__Exercise materials__:
****************

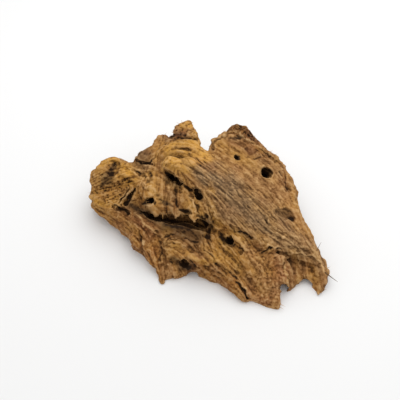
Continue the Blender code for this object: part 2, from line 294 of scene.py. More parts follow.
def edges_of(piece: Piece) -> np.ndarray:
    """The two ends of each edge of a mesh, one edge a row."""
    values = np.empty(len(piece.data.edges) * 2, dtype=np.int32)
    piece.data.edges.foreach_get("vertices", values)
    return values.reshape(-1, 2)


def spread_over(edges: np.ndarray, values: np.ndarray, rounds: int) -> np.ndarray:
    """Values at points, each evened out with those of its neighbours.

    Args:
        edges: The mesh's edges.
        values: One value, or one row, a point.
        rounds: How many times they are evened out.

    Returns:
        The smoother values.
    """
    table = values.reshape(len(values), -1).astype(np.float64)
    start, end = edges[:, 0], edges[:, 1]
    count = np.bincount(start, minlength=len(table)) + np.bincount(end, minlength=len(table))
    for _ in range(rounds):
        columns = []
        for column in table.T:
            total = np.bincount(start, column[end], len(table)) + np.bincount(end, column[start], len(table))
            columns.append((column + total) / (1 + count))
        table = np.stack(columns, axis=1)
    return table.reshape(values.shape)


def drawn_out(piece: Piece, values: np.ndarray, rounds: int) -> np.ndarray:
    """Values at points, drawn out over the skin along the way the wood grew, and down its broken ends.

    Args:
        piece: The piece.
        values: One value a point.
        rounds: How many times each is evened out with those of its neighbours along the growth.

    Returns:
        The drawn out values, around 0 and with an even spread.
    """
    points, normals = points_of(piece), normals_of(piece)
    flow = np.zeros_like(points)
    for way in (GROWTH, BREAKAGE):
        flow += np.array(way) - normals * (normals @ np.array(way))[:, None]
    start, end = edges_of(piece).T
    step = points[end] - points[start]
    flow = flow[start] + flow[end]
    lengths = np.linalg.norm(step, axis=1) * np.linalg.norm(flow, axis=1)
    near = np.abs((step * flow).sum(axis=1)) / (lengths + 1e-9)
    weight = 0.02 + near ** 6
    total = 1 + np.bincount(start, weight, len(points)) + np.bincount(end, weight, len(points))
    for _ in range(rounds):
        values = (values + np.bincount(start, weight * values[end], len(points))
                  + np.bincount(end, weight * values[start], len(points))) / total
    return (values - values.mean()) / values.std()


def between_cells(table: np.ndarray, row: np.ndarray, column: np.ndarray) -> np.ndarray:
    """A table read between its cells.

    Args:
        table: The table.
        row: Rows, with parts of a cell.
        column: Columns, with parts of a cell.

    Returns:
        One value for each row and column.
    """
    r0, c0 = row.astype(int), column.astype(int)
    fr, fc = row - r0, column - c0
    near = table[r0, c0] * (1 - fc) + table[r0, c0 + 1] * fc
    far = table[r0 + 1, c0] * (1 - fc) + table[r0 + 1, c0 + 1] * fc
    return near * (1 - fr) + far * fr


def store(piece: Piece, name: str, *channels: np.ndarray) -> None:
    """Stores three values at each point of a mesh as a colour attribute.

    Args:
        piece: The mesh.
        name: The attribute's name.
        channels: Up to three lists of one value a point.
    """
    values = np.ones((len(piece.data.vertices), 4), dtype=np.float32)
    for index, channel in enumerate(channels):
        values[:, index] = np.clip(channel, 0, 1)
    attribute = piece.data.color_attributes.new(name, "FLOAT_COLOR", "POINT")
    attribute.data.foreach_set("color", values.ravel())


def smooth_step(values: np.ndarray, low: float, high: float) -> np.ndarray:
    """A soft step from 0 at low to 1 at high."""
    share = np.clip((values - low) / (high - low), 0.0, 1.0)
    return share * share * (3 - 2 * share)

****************

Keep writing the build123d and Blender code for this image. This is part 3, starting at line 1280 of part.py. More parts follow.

****************

__Work to complete__:
Where a line in the material contains "code", copy that line.

__The output__:
Continue the Blender code for this object: part 2, from line 294 of scene.py. More parts follow.
Keep writing the build123d and Blender code for this image. This is part 3, starting at line 1280 of part.py. More parts follow.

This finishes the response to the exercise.